Là où vivent les loups

Laurent Guillaume

Denoël

  • Conseillé par
    8 juillet 2018

    Priam Monet, presque deux mètres de haut et plus de 150 kilos, d'humeur invariablement de chien, misanthrope, commandant à l'IGPN -la police des polices- détestant être loin de Paris, débarque à Thyanne, vallée perdue des Alpes, pour faire un audit de la police locale. Bien accueilli par Claire, jeune flique sympathique, mariée à un garde forestier, deux enfants. Lorsqu'un migrant est retrouvé au bas d'une falaise, mort, seul Priam comprend qu'il ne s'agit pas d'un accident. En tant qu'ex de la crim', la substitut du procureur lui donne la direction de l'enquête.

    Tout pour plaire, ce Priam : son physique, sa misanthropie, sa quasi perpétuelle mauvaise humeur. Les mots les plus usités au début de l'ouvrage sont "il déteste", "il n'aime pas", c'est presque un inventaire. Enfin, un héros qui sort de l'ordinaire. Je sens que je vais me régaler. Et ça commence très fort. Antipathique et attachant, Priam s'accorde les grâces de Mona, la fillette de Claire, sa collègue, qui n'a pas la langue dans sa poche. Le duo Claire/Priam fonctionne parfaitement et Laurent Guillaume évite le piège de la fliquette qui apprend tout du super commandant ; chacun y va de ses bourdes, mais aussi de ses réflexions et recherches qui font avancer l'enquête.

    Les personnages sont fouillés, travaillés et le contexte géographique et économique entre en interaction avec leurs rôles, leurs attitudes : Priam que rien ne lie au lieu n'hésite pas à donner un coup de pied dans la fourmilière -même si lorsque c'est Mona qui lui en montre une vraie, devant la petite, il n'ose pas- lorsque Claire, habitante du lieu, hésite ; ne veut pas se mettre à dos les gens qu'elle connaît depuis longtemps et avec lesquels elle continuera de vivre après l'enquête. La montagne est très présente, l'ambiance, presque un huis-clos dans cette vallée, pas vraiment joyeuse. L'air est lourd. Le romancier, ex-flic, décrit très bien cette atmosphère tendue, sous pression qui joue pour beaucoup dans l'absolue nécessité de tourner les pages vite sans pour autant en rater une seule.
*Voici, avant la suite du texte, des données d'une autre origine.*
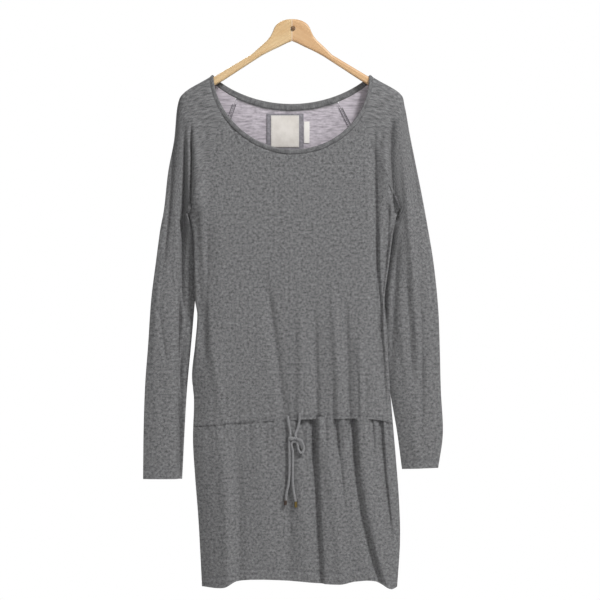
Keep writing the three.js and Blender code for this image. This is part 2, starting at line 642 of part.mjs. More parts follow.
function halfRing(side, face, station) {
  const facing = face === "front" ? -1 : 1;
  const seam = seamRing(side, face);
  const steps = seam.length - 1;
  const shares = tubeShares(steps);
  const start = sleeveSection(side, 0);
  const here = sleeveSection(side, station);
  const fade = (1 - clamp01(station / FAN)) ** 2;
  const spread = ease(station / SPREAD);
  const seamSpan = start.outer.distanceTo(start.inner);
  const span = here.outer.distanceTo(here.inner);
  return seam.map((edge, k) => {
    const below = Math.hypot(edge.x - start.outer.x, edge.drop - start.outer.y);
    const seamShare = clamp01(1 - below / seamSpan);
    const share = k === 0 ? 0 : k === steps ? 1 : mix(seamShare, shares[k], spread);
    const chord = start.inner.clone().lerp(start.outer, k === 0 ? 0 : k === steps ? 1 : seamShare);
    const place = here.inner.clone().lerp(here.outer, share);
    const own = k === 0 ? start.inner : new THREE.Vector2(edge.x, edge.drop);
    place.add(own.clone().sub(chord).multiplyScalar(fade));
    const fromOuter = (1 - share) * span;
    const fromInner = share * span;
    const taper = 1 - (1 - clamp01(fromInner / INNER_LENS)) ** 2;
    const tube = ridgeHalf(fromOuter, here.radius, here.half, TUBE_GROWTH) * taper;
    const folds = face === "front" ? [...BODICE_FOLDS, ...SLEEVE_FOLDS] : [];
    const plain = mix(tube, edge.half, fade) + foldRise(folds, place.x, place.y) * taper;
    const end = k === 0 || k === steps;
    const half = end ? 0 : HALF_GAP + Math.max(THINNEST, plain);
    const y = here.back * mix(1, OUTER_SWING, share) + facing * half;
    place.x = clearOfBody(side, face, place, station, y);
    return {
      point: new THREE.Vector3(place.x, y, -place.y),
      pull: edge.pull,
    };
  });
}

function sleeve(side) {
  const rings = RING_STATIONS.map((station) => {
    const front = halfRing(side, "front", station);
    const back = halfRing(side, "back", station).slice(1, -1).reverse();
    return [...front, ...back];
  });
  const count = rings[0].length;
  const inner = rings.map((ring) => ring.map((item) => item.point));
  const outer = rings.map((ring, r) =>
    ring.map((item, c) => {
      const before = rings[Math.max(0, r - 1)][c].point;
      const after = rings[Math.min(rings.length - 1, r + 1)][c].point;
      const round = ring[(c + 1) % count].point.clone().sub(ring[(c + count - 1) % count].point);
      const out = round.cross(after.clone().sub(before)).normalize().multiplyScalar(-signOf(side));
      const armpit = c === 0;
      const hold = armpit ? 0 : (1 - clamp01(RING_STATIONS[r] / WALL_TURN)) ** 2;
      if (armpit && r === 0) out.copy(sleeveEdgeOut(side));
      out.lerp(item.pull, hold).normalize();
      return item.point.clone().addScaledVector(out, WALL);
    }),
  );
  return shell(`sleeve_${side}`, inner, outer, true, cloth(COLOURS.sleeve));
}

// At the armpit the wall ends on the seam's own corner
function sleeveEdgeOut(side) {
  const start = sleeveSection(side, 0);
  const out = start.inner.clone().sub(start.outer).normalize();
  return new THREE.Vector3(out.x, 0, -out.y);
}

// Rolled band round the neck opening. Its section runs from the free edge to the seam.
function neckband(frontColumns, backColumns) {
  const section = [
    { across: 0, out: 0.3 },
    { across: 1.1, out: -0.1 },
    { across: NECK.band, out: 0 },
    { across: NECK.band, out: WALL },
    { across: 1.4, out: WALL + 0.9 },
    { across: 0, out: WALL + 0.2 },
  ];
  const stops = [];
  const between = (face, columns) => {
    for (let c = 1; c < columns; c++)
      stops.push({ face, angle: mix(RAGLAN.left[face], RAGLAN.right[face], c / columns) });
  };
  for (const angle of sleeveNeckAngles("left", "front")) stops.push({ face: "front", angle });
  between("front", frontColumns);
  for (const angle of sleeveNeckAngles("right", "front").reverse()) stops.push({ face: "front", angle });
  for (const angle of sleeveNeckAngles("right", "back").slice(1)) stops.push({ face: "back", angle });
  const firstBack = stops.length;
  between("back", backColumns);
  const backRun = stops.splice(firstBack).reverse();
  stops.push(...backRun);
  for (const angle of sleeveNeckAngles("left", "back").slice(1).reverse()) stops.push({ face: "back", angle });
  const grid = section.map(({ across, out }) =>
    stops.map(({ face, angle }) => {
      const edge = neckPoint(angle, face, across);
      return new THREE.Vector3(edge.x, edge.y, -edge.drop).addScaledVector(edge.normal, out);
    }),
  );
  const count = stops.length;
  const faces = [];
  for (let r = 0; r < section.length; r++)
    for (let c = 0; c < count; c++) {
      const a = r * count + c;
      const b = r * count + ((c + 1) % count);
      const next = ((r + 1) % section.length) * count;
      const d = next + c;
      const e = next + ((c + 1) % count);
      faces.push(a, b, e, a, e, d);
    }
  const positions = grid.flat().flatMap((point) => point.toArray());
  return solid("neckband", positions, faces, cloth(COLOURS.band));
}

// Label on the inside of the back panel, made from the panel's own surface
function label(name) {
  const { left, right, top, bottom, lift, thickness, colour } = LABELS[name];
  const [rows, columns] = LABEL_GRID;
  const inner = [];
  const outer = [];
  for (let r = 0; r <= rows; r++) {
    const drop = mix(top, bottom, r / rows);
    const y = HALF_GAP + read(BODY_HALF, "drop", drop, "half") - LABEL_GAP - lift;
    const line = (depth) =>
      Array.from({ length: columns + 1 }, (_, c) => new THREE.Vector3(mix(left, right, c / columns), depth, -drop));
    inner.push(line(y - thickness));
    outer.push(line(y));
  }
  return shell(name, inner, outer, false, cloth(colour));
}

// Outside of the front cloth near its middle, where the drawstring lies
function frontY(x, drop) {
  const below = drop > waistDrop(x) + SEAM;
  const onCasing = !below && drop > waistDrop(x) - CASING;
  const folds = below ? SKIRT_FOLDS : onCasing ? [] : BODICE_FOLDS;
  const half = read(BODY_HALF, "drop", drop, "half") + foldRise(folds, x, drop);
  return -(HALF_GAP + half + (onCasing ? CASING_WALL : WALL));
}

// The cord hangs straight down over the small folds, so its depth follows the cloth that stands out most
function clothY(x, drop) {
  const { across, down } = CORD_REACH;
  const depths = [-across, 0, across].flatMap((dx) => [-down, 0, down].map((dz) => frontY(x + dx, drop + dz)));
  return Math.min(...depths);
}

function cord(name) {
  const stops = CORD_STRETCHES[name].map(
    ({ x, drop, out }) => new THREE.Vector3(x, clothY(x, drop) - out, -drop),
  );
  const route = new THREE.CatmullRomCurve3(stops, false, "centripetal");
  const section = new THREE.Shape();
  for (let k = 0; k < CORD_SIDES; k++) {
    const turn = (2 * Math.PI * k) / CORD_SIDES;
    const [x, y] = [(CORD / 2) * Math.cos(turn), (CORD / 2) * Math.sin(turn)];
    if (k === 0) section.moveTo(x, y);
    else section.lineTo(x, y);
  }
  const steps = Math.max(4, Math.round(route.getLength() / CORD_STEP));
  const geometry = new THREE.ExtrudeGeometry(section, { steps, extrudePath: route });
  const mesh = new THREE.Mesh(geometry, cloth(COLOURS.cord));
  mesh.name = name;
  return mesh;
}

function knot() {
  const geometry = new THREE.SphereGeometry(1, 14, 8);
  geometry.scale(KNOT.halfWidth, KNOT.halfDepth, KNOT.halfHeight);
  const mesh = new THREE.Mesh(geometry, cloth(COLOURS.cord));
  mesh.position.set(KNOT.x, clothY(KNOT.x, KNOT.drop) - KNOT.out, -KNOT.drop);
  mesh.name = "drawstring_knot";
  return mesh;
}

function tip(name) {
  const { x, top, bottom, colour, metalness } = TIPS[name];
  const profile = [
    new THREE.Vector2(0, 0),
    new THREE.Vector2(TIP_RADIUS - TIP_BEVEL.in, 0),
    new THREE.Vector2(TIP_RADIUS, TIP_BEVEL.along),
    new THREE.Vector2(TIP_RADIUS, bottom - top - TIP_BEVEL.along),
    new THREE.Vector2(TIP_RADIUS - TIP_BEVEL.in, bottom - top),
    new THREE.Vector2(0, bottom - top),
  ];
  const geometry = new THREE.LatheGeometry(profile, 12);
  geometry.rotateX(Math.PI / 2);
  const material = new THREE.MeshStandardMaterial({ color: colour, roughness: 0.45, metalness });
  const mesh = new THREE.Mesh(geometry, material);
  mesh.position.set(x, clothY(x, top) - CORD_REST, -bottom);
  mesh.name = name;
  return mesh;
}

// Slices across one half of the hanger, from the joint in the middle of its head to the end of the arm.
// Past the head the top edge runs under the shoulder ridge, on the same slope.
function hangerSlices(side) {
  const sign = signOf(side);
  const neckEdge = Math.abs(NECK.middle + sign * NECK.halfWidth);
  const rest = HANGER_REST / Math.cos(Math.atan(RIDGE.slope));
  const underShoulder = (x) => -(NECK.top + (sign * x - neckEdge) * RIDGE.slope + rest);
  return HANGER_SLICES.map(({ reach, top, bottom }) => {
    const x = HANGER.joint + sign * Math.max(reach, HANGER.jointGap / 2);
    return { x, top: top === null ? underShoulder(x) : top, bottom };
  });
}

function asSolid(geometry) {
  geometry.deleteAttribute("normal");
  geometry.deleteAttribute("uv");
  const merged = mergeVertices(geometry, 1e-4);
  return new wasm.Manifold(
    new wasm.Mesh({
      numProp: 3,
      vertProperties: merged.attributes.position.array,
      triVerts: new Uint32Array(merged.index.array),
    }),
  );
}

// Half of the hanger, with the hole for the peg cut through it
function hangerArm(side) {
  const rings = hangerSlices(side).map(({ x, top, bottom }) => {
    const round = Math.min(HANGER.round, (top - bottom) * HANGER.slimRound);
    const halfHeight = (top - bottom) / 2;
    const points = [];
    for (let k = 0; k < 16; k++) {
      const quarter = Math.floor(k / 4);
      const turn = radians(90 * quarter + 30 * (k % 4));
      const toRight = quarter === 0 || quarter === 3 ? 1 : -1;
      const up = quarter < 2 ? 1 : -1;
      const y = toRight * (HANGER.thickness / 2 - round) + round * Math.cos(turn);
      const z = (top + bottom) / 2 + up * (halfHeight - round) + round * Math.sin(turn);
      points.push(new THREE.Vector3(x, y, z));
    }
    return points;
  });
  const count = rings[0].length;
  const positions = rings.flat().flatMap((point) => point.toArray());
  const faces = [];
  for (let r = 0; r < rings.length - 1; r++)
    for (let k = 0; k < count; k++) {
      const a = r * count + k;
      const b = r * count + ((k + 1) % count);
      faces.push(a, b, b + count, a, b + count, a + count);
    }
  for (const end of [0, rings.length - 1])
    for (let k = 1; k < count - 1; k++) {
      const fan = [end * count, end * count + k, end * count + k + 1];
      faces.push(...(end === 0 ? fan.toReversed() : fan));
    }
  const bar = solid("bar", positions, faces, null);
  const hole = new THREE.CylinderGeometry(PEG.hole, PEG.hole, 3 * HANGER.thickness, 24);
  const cut = asSolid(bar.geometry).subtract(asSolid(hole)).getMesh();
  const colour = side === "left" ? COLOURS.beech : COLOURS.beechDark;
  const material = new THREE.MeshStandardMaterial({ color: colour, roughness: 0.5 });
  return solid(`hanger_arm_${side}`, [...cut.vertProperties], [...cut.triVerts], material);
}

// Peg through the hanger's head, with a low domed end to the front
function peg() {
  const profile = [
    new THREE.Vector2(0, 0),
    new THREE.Vector2(PEG.radius * PEG.flat, PEG.dome / 3),
    new THREE.Vector2(PEG.radius, PEG.dome),
    new THREE.Vector2(PEG.radius, PEG.front + PEG.back),
    new THREE.Vector2(0, PEG.front + PEG.back),
  ];
  const mesh = new THREE.Mesh(
    new THREE.LatheGeometry(profile, 20),
    new THREE.MeshStandardMaterial({ color: COLOURS.peg, roughness: 0.5 }),
  );
  mesh.position.y = -PEG.front;
  mesh.name = "hanger_peg";
  return mesh;
}

const FRONT_COLUMNS = 40;
const BACK_COLUMNS = 28;

const dress = new THREE.Group();
dress.add(
  bodice("bodice_front", "front", BODICE_FOLDS, 15, FRONT_COLUMNS, COLOURS.front),
  bodice("bodice_back", "back", BODICE_BACK_FOLDS, 12, BACK_COLUMNS, COLOURS.back),
  sleeve("left"),
  sleeve("right"),
  neckband(FRONT_COLUMNS, BACK_COLUMNS),
  casing("casing_front", "front", FRONT_COLUMNS),
  casing("casing_back", "back", BACK_COLUMNS),
  skirt("skirt_front", "front", SKIRT_FOLDS, 8, FRONT_COLUMNS, COLOURS.front),
  skirt("skirt_back", "back", SKIRT_BACK_FOLDS, 7, BACK_COLUMNS, COLOURS.back),
);
for (const name of Object.keys(LABELS)) dress.add(label(name));

const drawstring = new THREE.Group();
for (const name of Object.keys(CORD_STRETCHES)) drawstring.add(cord(name));
drawstring.add(knot());
for (const name of Object.keys(TIPS)) drawstring.add(tip(name));

const hanger = new THREE.Group();
hanger.add(hangerArm("left"), hangerArm("right"), peg());

const hungDress = new THREE.Group();
hungDress.add(dress, drawstring, hanger);

export default hungDress;
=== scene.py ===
import bisect
import math
import random
from collections import namedtuple

import bmesh
import bpy
from mathutils import Matrix, Vector, noise


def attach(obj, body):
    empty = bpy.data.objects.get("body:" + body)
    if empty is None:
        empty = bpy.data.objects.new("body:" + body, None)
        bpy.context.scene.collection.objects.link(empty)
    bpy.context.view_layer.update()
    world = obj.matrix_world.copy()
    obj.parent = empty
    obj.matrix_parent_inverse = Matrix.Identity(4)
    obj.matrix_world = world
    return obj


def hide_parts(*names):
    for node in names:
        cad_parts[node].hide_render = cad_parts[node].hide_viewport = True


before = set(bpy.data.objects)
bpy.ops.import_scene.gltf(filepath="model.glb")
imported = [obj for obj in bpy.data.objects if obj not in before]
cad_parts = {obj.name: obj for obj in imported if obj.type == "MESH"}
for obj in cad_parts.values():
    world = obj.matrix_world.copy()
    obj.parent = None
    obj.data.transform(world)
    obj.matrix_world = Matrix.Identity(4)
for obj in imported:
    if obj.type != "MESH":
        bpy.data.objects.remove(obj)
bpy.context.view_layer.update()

# Fine-knit sweater dress on a wooden hanger. Lengths in the tables and functions are millimetres, as in the
# part's source, and become metres where a vertex is placed. A "drop" is a height measured down from the peg.
MM = 0.001

# Cloth
WALL = 1.8
CASING_WALL = 2.6
CASING_SHOWN = 2  # the cord's seat allows for CASING_WALL, but the casing hardly stands out
SEAM = 0.12  # pieces that are sewn together all but touch
HALF_GAP = 0.2
EDGE_LENS = 50
SIDE_ROLL = 2.4  # folds end this far from a closed side edge
ARMPIT_LENS = 34
FOLD_FADE = 0.25
FULL_EDGE = 6  # an edge this thick holds its folds to the end
DRAPE_FADE = 12

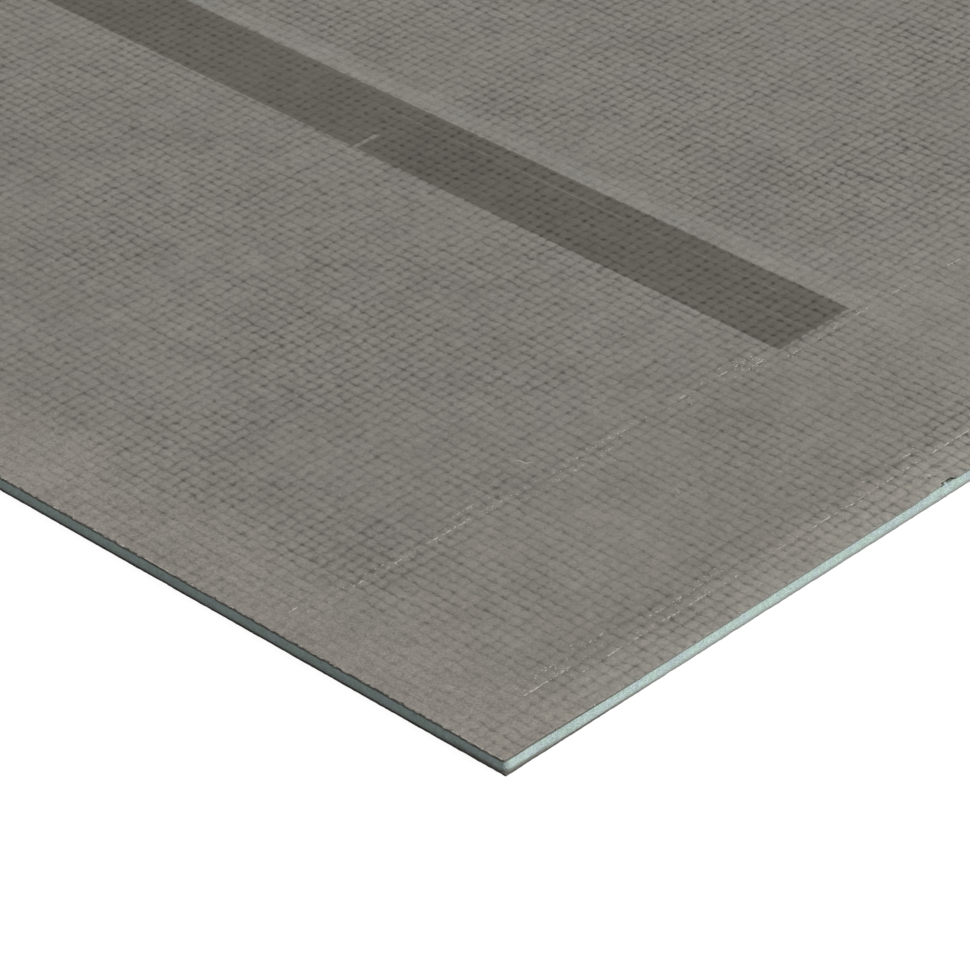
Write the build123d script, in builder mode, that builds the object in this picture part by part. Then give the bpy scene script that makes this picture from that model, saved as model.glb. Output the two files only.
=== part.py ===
from build123d import *
import math
import os

# Foam tile backer board, lying flat with its printed face up. All sizes are in millimetres.
# Origin: centre of the underside. +X runs along the length, +Y across the width, +Z up.

# Driving dimensions of the board
board_length = 1300.0
board_width = 600.0
board_thickness = 6.0
coat_thickness = 1.0  # cement coat on each face, with its glass mesh bedded inside
core_corner_radius = 1.0  # foam corners rubbed soft after sawing
coat_corner_radius = 0.4  # cement corners, worn but still crisp

# Broken bite in the printed face, on the arris of the +X end
bite_from_near_edge = 220.2  # from the -Y edge to the middle of the bite
bite_length = 10.0  # along the end
bite_depth = 1.7  # into the face
bowl_length = 5.0  # crushed foam below the bite, along the end
bowl_offset = 1.0  # from the middle of the bite to the middle of the bowl, towards +Y
bowl_depth = 0.9  # how far the foam is pressed down in the middle of the bowl
bowl_margin = 0.3  # cement is broken back this far beyond the crushed foam

# Sizes worked out from the ones above
core_thickness = board_thickness - 2 * coat_thickness
core_bottom = coat_thickness
core_top = core_bottom + core_thickness
end_x = board_length / 2
bite_y = -board_width / 2 + bite_from_near_edge

# The crushed bowl is a piece of a sphere. Seen from above it is a circle through both ends
# of the bowl and its deepest point inward, so the centre lies outside the end of the board.
bowl_reach = bite_depth - bowl_margin
bowl_plan_radius = (bowl_length**2 / 4 + bowl_reach**2) / (2 * bowl_reach)
bowl_radius = (bowl_plan_radius**2 + bowl_depth**2) / (2 * bowl_depth)
bowl_x = end_x + bowl_plan_radius - bowl_reach
bowl_y = bite_y + bowl_offset
bowl_z = core_top + bowl_radius - bowl_depth

# The broken line of the cement, as shares of half the bite's length and of its depth
bite_outline = [
    (-1.00, 0.00),
    (-0.84, 0.24),
    (-0.44, 0.33),
    (-0.33, 0.92),
    (0.02, 0.84),
    (0.38, 1.00),
    (0.70, 0.90),
    (0.86, 0.30),
    (1.00, 0.00),
]


def bite_point(along, inward):
    """A point of the broken line, in plan."""
    return (end_x - inward * bite_depth, bite_y + along * bite_length / 2)


os.makedirs("parts", exist_ok=True)

# Core: one sheet of foam, sawn square, with soft upright corners
with BuildPart() as foam_core:
    with BuildSketch(Plane.XY.offset(core_bottom)):
        RectangleRounded(board_length, board_width, core_corner_radius)
    extrude(amount=core_thickness)
    # Foam crushed where the cement broke away
    with Locations((bowl_x, bowl_y, bowl_z)):
        Sphere(bowl_radius, mode=Mode.SUBTRACT)
foam_core.part.label = "foam_core"

# Face coat: the cement layer that carries the print, with the bite broken out of its end
with BuildPart() as face_coat:
    with BuildSketch(Plane.XY.offset(core_top)):
        RectangleRounded(board_length, board_width, coat_corner_radius)
        with BuildLine():
            Polyline(*[bite_point(along, inward) for along, inward in bite_outline], close=True)
        make_face(mode=Mode.SUBTRACT)
    extrude(amount=coat_thickness)
face_coat.part.label = "face_coat"

# Back coat: the same layer, whole, on the side that is bonded to the wall or floor
with BuildPart() as back_coat:
    with BuildSketch(Plane.XY):
        RectangleRounded(board_length, board_width, coat_corner_radius)
    extrude(amount=coat_thickness)
back_coat.part.label = "back_coat"

export_step(foam_core.part, "parts/foam_core.step")
export_step(face_coat.part, "parts/face_coat.step")
export_step(back_coat.part, "parts/back_coat.step")

dent_at_end = bowl_depth - bowl_radius + math.sqrt(bowl_radius**2 - (bowl_x - end_x) ** 2)
print(f"foam core {core_thickness:.2f} mm between coats of {coat_thickness:.2f} mm")
print(f"crushed foam is {dent_at_end:.2f} mm deep at the end of the board")
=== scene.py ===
# %% [markdown]
# # A foam tile backer board, lying with its printed face up
#
# The real board is a sandwich. A sheet of teal foam sits between two thin coats of grey cement,
# and each coat has a woven glass mesh bedded in it. The foam gives the thickness, the cement
# gives a surface that tile adhesive grips, and the mesh keeps the cement from cracking.
#
# The CAD model has those three layers as plain solids. This script dresses them: it builds the
# weave of the mesh in the cement, the ragged sawn edges, the bare yarns and the cut foam.

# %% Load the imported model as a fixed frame
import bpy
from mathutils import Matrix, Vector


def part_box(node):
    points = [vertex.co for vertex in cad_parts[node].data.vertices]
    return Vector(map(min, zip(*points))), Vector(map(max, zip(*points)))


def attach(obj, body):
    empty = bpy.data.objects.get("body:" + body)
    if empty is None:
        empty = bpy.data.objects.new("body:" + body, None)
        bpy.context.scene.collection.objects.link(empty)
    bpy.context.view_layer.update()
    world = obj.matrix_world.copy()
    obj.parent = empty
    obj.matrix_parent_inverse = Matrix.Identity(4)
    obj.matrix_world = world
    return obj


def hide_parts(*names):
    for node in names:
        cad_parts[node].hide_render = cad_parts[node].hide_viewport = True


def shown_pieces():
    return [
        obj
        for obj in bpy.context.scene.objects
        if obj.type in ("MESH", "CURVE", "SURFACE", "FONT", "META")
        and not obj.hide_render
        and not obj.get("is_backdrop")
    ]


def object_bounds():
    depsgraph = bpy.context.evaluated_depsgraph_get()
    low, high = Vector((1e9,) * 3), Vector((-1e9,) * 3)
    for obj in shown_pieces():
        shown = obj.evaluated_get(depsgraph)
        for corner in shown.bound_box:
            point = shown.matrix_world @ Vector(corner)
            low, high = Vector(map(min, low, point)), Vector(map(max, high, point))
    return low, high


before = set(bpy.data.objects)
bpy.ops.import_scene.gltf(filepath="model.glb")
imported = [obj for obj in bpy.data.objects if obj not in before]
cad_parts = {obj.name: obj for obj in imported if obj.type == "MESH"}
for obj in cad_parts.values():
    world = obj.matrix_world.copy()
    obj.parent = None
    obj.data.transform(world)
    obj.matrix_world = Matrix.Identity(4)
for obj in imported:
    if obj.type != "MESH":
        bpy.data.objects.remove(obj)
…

    L'intrigue tient la route ,même si l'on peut se douter assez vite du rôle de certains ; c'est le huis-clos qui veut cela, mais des détails qui s’avéreront n'en être pas forcément viendront ajouter du piment et du suspense. Jusqu'au bout, j'ai lu avec plaisir et avidité. Le ton adopté par Laurent Guillaume y est aussi pour beaucoup. Priam a un langage fleuri, son côté ours parisien se heurte à tout ce qu'il voit et à ceux -et surtout celles : Claire, Mona la petite fille et Marie la journaliste- qu'il rencontre et qui l'humanisent un peu. Ce polar tourne admirablement bien et c'est une divine surprise, de celle qui, lorsqu'on ne s'y attend pas -c'est le principe de la surprise-, laisse un goût de revenez-y -et oui, je verrais bien Priam revenir dans une autre aventure -c'est dire si j'ai aimé-, et surtout de "mais-pourquoi-c'est-déjà-fini ?". Et pourtant, 300 pages, j'ai pu en profiter, n'est-il pas ? Oui, mais j'aurais bien pris du rab, comme Priam lorsqu'il est à table...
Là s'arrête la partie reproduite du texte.